> Exercise directions: Only lines with the string "frame" matter here; gather them from the material below.
--- Begin ---
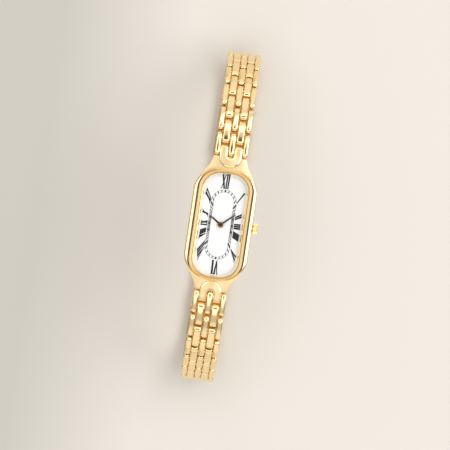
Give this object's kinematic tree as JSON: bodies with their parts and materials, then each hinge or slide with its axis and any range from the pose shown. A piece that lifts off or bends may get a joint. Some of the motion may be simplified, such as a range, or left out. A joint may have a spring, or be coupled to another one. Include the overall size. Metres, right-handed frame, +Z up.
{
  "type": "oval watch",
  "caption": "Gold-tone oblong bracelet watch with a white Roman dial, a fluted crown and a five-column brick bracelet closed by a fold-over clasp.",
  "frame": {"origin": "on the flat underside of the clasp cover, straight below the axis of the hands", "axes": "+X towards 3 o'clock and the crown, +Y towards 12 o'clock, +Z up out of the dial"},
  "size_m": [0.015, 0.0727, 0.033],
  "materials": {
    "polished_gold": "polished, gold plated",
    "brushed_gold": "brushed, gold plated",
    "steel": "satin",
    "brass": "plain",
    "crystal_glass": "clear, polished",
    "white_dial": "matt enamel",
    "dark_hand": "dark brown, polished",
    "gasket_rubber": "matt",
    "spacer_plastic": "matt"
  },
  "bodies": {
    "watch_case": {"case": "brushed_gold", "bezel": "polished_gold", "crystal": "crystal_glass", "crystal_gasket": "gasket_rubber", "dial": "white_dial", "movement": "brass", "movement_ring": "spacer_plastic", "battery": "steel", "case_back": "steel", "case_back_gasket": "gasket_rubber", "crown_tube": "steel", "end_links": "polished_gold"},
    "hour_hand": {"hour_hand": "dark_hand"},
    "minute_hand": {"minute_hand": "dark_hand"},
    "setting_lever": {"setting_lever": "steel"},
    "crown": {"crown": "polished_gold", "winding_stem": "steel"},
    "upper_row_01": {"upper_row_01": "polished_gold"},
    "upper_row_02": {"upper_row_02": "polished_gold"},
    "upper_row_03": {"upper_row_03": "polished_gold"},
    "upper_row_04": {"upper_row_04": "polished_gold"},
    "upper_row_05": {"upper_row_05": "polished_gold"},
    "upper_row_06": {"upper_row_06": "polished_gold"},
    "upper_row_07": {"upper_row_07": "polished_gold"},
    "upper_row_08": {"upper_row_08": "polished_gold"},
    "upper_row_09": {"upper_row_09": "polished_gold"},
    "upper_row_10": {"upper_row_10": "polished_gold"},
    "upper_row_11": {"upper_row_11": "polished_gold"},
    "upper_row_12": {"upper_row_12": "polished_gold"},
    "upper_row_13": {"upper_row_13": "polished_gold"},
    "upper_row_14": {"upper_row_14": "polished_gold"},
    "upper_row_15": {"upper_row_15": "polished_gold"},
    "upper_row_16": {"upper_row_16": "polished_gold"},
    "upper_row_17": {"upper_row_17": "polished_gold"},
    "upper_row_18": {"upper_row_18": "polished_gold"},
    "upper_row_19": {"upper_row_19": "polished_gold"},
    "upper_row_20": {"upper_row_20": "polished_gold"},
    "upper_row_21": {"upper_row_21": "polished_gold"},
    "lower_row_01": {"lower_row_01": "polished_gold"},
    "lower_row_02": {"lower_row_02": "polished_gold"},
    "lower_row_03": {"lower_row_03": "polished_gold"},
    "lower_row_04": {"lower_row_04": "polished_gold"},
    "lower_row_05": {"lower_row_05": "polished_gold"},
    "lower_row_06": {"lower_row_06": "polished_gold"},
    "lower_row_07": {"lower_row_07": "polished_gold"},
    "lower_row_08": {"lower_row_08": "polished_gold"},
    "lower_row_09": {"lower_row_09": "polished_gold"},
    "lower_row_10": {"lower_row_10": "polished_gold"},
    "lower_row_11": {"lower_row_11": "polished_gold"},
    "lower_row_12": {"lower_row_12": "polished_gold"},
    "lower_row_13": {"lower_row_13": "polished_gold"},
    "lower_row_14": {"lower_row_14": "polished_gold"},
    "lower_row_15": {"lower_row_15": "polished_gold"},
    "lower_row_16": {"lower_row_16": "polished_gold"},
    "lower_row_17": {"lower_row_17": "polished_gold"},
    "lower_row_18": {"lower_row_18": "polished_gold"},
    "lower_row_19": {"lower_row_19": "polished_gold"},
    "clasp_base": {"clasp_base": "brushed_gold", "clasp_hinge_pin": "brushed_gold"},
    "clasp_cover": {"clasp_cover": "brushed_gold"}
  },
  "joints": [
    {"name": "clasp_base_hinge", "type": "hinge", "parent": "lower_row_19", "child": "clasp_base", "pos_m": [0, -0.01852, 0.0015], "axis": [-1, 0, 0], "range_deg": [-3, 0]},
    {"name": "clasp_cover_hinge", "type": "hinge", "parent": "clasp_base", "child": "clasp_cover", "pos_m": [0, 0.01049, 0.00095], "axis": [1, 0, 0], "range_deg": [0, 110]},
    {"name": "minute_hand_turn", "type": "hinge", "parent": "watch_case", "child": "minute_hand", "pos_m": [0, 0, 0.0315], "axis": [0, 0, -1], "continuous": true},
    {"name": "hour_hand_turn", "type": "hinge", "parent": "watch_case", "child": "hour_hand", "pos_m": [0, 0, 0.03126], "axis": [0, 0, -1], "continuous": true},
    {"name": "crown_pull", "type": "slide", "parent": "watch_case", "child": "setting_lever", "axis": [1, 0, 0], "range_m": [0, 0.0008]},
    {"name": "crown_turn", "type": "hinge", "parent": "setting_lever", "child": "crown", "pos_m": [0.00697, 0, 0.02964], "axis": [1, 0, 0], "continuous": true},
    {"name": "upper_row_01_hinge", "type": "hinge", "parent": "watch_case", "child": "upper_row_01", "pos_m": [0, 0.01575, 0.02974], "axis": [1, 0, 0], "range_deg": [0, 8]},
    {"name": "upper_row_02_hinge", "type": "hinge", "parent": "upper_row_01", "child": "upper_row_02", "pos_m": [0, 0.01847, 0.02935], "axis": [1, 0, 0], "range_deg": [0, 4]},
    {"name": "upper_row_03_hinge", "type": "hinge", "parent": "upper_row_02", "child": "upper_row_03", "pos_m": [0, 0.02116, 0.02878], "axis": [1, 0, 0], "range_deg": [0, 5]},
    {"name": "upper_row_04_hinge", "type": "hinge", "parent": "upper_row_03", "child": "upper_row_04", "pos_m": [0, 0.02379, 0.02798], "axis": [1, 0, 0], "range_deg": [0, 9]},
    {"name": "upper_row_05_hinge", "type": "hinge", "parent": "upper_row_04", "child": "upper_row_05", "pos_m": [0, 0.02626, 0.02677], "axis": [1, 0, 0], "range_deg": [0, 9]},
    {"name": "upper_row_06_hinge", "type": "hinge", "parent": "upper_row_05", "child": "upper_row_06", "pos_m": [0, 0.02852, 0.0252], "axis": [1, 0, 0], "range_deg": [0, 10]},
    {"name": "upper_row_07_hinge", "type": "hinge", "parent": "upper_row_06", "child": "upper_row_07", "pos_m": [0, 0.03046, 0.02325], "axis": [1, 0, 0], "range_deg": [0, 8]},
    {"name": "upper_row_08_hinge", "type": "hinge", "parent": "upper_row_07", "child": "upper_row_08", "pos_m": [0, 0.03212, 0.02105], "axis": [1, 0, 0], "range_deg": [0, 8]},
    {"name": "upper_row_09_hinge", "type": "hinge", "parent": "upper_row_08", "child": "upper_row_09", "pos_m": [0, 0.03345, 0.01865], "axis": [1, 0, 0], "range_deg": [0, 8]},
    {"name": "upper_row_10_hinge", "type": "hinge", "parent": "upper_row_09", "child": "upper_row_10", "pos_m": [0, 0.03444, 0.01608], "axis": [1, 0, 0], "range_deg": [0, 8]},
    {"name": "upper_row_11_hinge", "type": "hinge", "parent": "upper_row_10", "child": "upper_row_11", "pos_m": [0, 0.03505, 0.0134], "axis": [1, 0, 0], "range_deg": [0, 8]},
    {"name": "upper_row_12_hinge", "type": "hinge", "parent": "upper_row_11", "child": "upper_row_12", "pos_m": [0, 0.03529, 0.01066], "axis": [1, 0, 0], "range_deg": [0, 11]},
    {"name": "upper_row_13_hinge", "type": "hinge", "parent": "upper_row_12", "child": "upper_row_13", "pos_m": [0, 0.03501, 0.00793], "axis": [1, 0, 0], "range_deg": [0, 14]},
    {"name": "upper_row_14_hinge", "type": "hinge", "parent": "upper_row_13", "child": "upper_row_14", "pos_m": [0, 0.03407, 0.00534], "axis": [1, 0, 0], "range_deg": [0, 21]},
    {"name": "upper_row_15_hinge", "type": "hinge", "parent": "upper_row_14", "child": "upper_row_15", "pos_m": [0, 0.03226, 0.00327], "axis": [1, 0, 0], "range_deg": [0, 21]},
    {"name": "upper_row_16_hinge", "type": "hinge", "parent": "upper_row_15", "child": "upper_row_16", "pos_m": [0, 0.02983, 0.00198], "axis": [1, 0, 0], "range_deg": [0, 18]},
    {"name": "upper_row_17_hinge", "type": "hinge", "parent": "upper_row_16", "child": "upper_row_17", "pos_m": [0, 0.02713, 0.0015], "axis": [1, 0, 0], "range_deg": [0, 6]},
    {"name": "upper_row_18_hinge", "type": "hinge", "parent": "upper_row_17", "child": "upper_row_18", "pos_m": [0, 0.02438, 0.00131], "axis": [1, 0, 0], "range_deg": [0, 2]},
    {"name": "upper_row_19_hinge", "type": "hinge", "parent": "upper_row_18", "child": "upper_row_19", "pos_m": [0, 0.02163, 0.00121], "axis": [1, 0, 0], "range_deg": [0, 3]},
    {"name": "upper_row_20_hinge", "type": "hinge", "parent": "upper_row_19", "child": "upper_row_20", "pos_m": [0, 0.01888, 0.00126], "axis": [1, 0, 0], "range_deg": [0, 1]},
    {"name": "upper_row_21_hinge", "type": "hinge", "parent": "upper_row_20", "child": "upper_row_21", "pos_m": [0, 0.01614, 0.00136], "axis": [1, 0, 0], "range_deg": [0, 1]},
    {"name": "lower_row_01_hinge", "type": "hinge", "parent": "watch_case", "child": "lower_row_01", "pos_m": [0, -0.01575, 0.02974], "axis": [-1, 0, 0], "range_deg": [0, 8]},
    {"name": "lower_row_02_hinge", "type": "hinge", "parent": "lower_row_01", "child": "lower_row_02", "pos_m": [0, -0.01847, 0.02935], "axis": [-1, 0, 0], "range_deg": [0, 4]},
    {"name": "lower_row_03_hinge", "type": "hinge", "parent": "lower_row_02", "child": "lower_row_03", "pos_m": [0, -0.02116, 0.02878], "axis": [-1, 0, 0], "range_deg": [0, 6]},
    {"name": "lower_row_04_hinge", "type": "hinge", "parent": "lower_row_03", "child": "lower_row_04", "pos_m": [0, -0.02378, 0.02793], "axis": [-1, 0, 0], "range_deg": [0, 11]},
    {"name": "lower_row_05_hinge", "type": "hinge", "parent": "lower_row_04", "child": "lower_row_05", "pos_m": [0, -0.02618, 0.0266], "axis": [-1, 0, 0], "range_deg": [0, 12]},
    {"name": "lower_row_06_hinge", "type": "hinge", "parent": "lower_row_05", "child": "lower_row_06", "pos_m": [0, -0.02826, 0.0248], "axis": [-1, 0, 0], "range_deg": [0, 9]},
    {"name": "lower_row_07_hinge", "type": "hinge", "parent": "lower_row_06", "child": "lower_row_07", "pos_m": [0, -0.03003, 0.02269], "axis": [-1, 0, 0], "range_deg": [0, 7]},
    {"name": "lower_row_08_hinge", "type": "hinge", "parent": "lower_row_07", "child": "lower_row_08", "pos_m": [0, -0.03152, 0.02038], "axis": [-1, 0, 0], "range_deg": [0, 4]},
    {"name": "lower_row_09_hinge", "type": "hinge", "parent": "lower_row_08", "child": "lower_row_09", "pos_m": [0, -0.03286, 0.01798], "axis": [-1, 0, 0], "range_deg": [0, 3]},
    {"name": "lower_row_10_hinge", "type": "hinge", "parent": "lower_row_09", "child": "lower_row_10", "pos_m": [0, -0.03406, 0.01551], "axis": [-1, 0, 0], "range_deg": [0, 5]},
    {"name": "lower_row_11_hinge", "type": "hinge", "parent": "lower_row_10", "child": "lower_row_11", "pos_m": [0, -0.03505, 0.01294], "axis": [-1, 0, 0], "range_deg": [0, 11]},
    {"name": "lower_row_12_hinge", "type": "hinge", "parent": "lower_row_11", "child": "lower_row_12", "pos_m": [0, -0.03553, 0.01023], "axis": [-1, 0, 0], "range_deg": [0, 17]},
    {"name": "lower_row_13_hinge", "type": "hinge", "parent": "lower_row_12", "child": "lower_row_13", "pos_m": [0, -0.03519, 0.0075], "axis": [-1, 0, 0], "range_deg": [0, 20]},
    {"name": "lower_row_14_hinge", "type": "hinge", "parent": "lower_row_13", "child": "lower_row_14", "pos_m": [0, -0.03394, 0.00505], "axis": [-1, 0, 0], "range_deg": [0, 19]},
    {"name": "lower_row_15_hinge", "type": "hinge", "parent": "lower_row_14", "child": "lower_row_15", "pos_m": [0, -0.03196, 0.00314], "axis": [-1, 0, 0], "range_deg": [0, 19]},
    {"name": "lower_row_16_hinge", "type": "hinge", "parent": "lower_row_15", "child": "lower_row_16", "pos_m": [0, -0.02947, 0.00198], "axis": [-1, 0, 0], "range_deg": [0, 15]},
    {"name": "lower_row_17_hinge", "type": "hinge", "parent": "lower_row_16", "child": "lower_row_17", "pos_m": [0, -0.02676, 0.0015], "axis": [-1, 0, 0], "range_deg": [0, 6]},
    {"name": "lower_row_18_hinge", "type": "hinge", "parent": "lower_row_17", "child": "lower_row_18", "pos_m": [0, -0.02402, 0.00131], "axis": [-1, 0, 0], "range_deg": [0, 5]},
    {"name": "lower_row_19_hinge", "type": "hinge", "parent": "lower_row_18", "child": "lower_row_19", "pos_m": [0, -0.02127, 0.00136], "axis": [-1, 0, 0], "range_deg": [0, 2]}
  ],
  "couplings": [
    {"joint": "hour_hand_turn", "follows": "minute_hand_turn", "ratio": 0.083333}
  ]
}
--- End ---
> Solution:
Give this object's kinematic tree as JSON: bodies with their parts and materials, then each hinge or slide with its axis and any range from the pose shown. A piece that lifts off or bends may get a joint. Some of the motion may be simplified, such as a range, or left out. A joint may have a spring, or be coupled to another one. Include the overall size. Metres, right-handed frame, +Z up.
  "frame": {"origin": "on the flat underside of the clasp cover, straight below the axis of the hands", "axes": "+X towards 3 o'clock and the crown, +Y towards 12 o'clock, +Z up out of the dial"},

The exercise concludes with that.